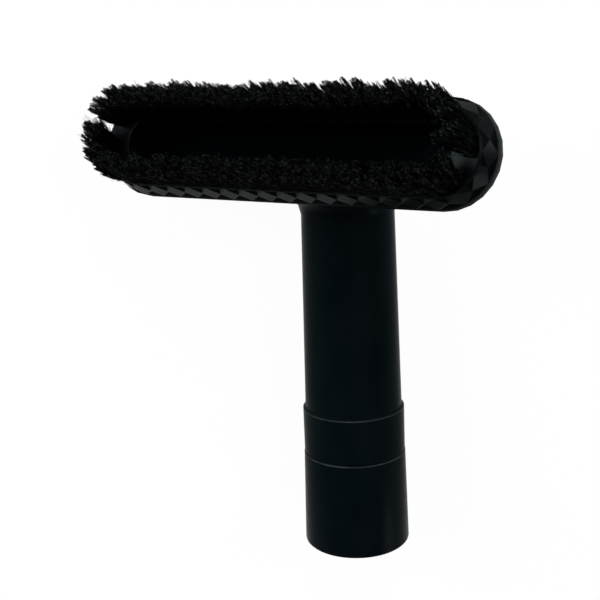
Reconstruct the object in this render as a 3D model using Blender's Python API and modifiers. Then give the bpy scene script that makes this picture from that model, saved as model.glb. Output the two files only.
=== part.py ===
"""Vacuum upholstery tool: a socket tube, a hood at its head, and a brush in the hood's mouth.

The tool is modelled upright in its own frame, with the socket end at the origin and the tube along +Z.
The head's own frame has +X along the mouth, +Y across it, away from the tube, and +Z out of it.
An empty then lays the whole tool down as it comes to rest.
"""
import math
import random

import bmesh
import bpy
import numpy as np
from mathutils import Matrix, Vector

MM = 0.001

# Socket and neck: a friction fit for a 35 mm wand
BORE_MOUTH_RADIUS = 17.6 * MM
BORE_DEEP_RADIUS = 17.3 * MM
BORE_DEPTH = 46.0 * MM
SOCKET_MOUTH_RADIUS = 19.9 * MM
SOCKET_TOP_RADIUS = 19.15 * MM
SOCKET_EDGE_ROUNDING = 1.0 * MM
SOCKET_EDGE_BREAK = 0.3 * MM
LINE_HEIGHT = 36.1 * MM
LINE_WIDTH = 0.9 * MM
LINE_DEPTH = 0.45 * MM
COLLAR_RADIUS = 19.0 * MM
COLLAR_TOP = 54.3 * MM
COLLAR_CHAMFER = 0.7 * MM
COLLAR_SEAT_INSET = 1.5 * MM
COLLAR_SEAT_RISE = 0.3 * MM
NECK_BASE_RADIUS = 18.1 * MM
NECK_TOP_RADIUS = 16.9 * MM
NECK_TOP = 127.0 * MM
NECK_OVERLAP = 4.0 * MM
NECK_SEAT_OVERLAP = 0.2 * MM
WALL = 2.0 * MM
SOCKET_SEGMENTS = 72
SOCKET_ROUNDING_STEPS = 3

# Head: where the hood's mouth lies, and how far the mouth leans over from facing along the tube
HEAD_TILT = math.radians(76.0)
MOUTH_HEIGHT = 153.1 * MM
MOUTH_REACH = 36.7 * MM
HEAD_HALF_STRAIGHT = 55.6 * MM
HOOD_RADIUS = 16.2 * MM
HOOD_SETBACK = 0.8 * MM
HOOD_FULLNESS = 0.95
HOOD_SIDE_FLARE = math.radians(14.0)
HOOD_END_FLARE = math.radians(44.0)
HOOD_SECTIONS = 10
LIP_OUTER_RADIUS = 17.2 * MM
LIP_ROUND = 1.05 * MM
LIP_RESOLUTION = 2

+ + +

Copy down the material exactly as written.

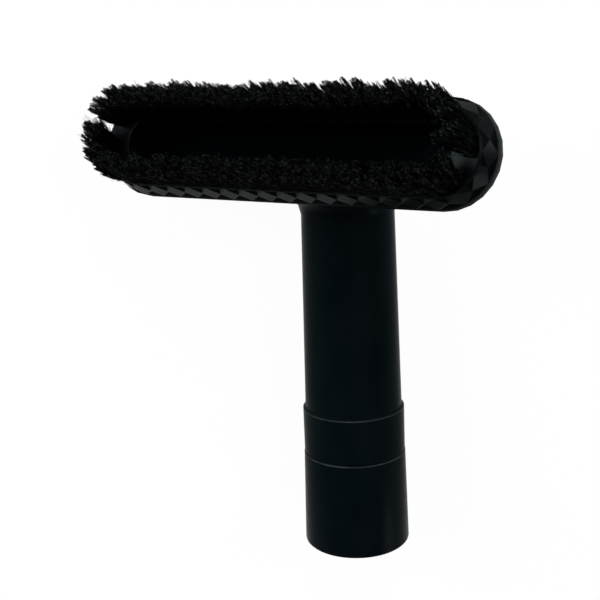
Reconstruct the object in this render as a 3D model using Blender's Python API and modifiers. Then give the bpy scene script that makes this picture from that model, saved as model.glb. Output the two files only.
=== part.py ===
"""Vacuum upholstery tool: a socket tube, a hood at its head, and a brush in the hood's mouth.

The tool is modelled upright in its own frame, with the socket end at the origin and the tube along +Z.
The head's own frame has +X along the mouth, +Y across it, away from the tube, and +Z out of it.
An empty then lays the whole tool down as it comes to rest.
"""
import math
import random

import bmesh
import bpy
import numpy as np
from mathutils import Matrix, Vector

MM = 0.001

# Socket and neck: a friction fit for a 35 mm wand
BORE_MOUTH_RADIUS = 17.6 * MM
BORE_DEEP_RADIUS = 17.3 * MM
BORE_DEPTH = 46.0 * MM
SOCKET_MOUTH_RADIUS = 19.9 * MM
SOCKET_TOP_RADIUS = 19.15 * MM
SOCKET_EDGE_ROUNDING = 1.0 * MM
SOCKET_EDGE_BREAK = 0.3 * MM
LINE_HEIGHT = 36.1 * MM
LINE_WIDTH = 0.9 * MM
LINE_DEPTH = 0.45 * MM
COLLAR_RADIUS = 19.0 * MM
COLLAR_TOP = 54.3 * MM
COLLAR_CHAMFER = 0.7 * MM
COLLAR_SEAT_INSET = 1.5 * MM
COLLAR_SEAT_RISE = 0.3 * MM
NECK_BASE_RADIUS = 18.1 * MM
NECK_TOP_RADIUS = 16.9 * MM
NECK_TOP = 127.0 * MM
NECK_OVERLAP = 4.0 * MM
NECK_SEAT_OVERLAP = 0.2 * MM
WALL = 2.0 * MM
SOCKET_SEGMENTS = 72
SOCKET_ROUNDING_STEPS = 3

# Head: where the hood's mouth lies, and how far the mouth leans over from facing along the tube
HEAD_TILT = math.radians(76.0)
MOUTH_HEIGHT = 153.1 * MM
MOUTH_REACH = 36.7 * MM
HEAD_HALF_STRAIGHT = 55.6 * MM
HOOD_RADIUS = 16.2 * MM
HOOD_SETBACK = 0.8 * MM
HOOD_FULLNESS = 0.95
HOOD_SIDE_FLARE = math.radians(14.0)
HOOD_END_FLARE = math.radians(44.0)
HOOD_SECTIONS = 10
LIP_OUTER_RADIUS = 17.2 * MM
LIP_ROUND = 1.05 * MM
LIP_RESOLUTION = 2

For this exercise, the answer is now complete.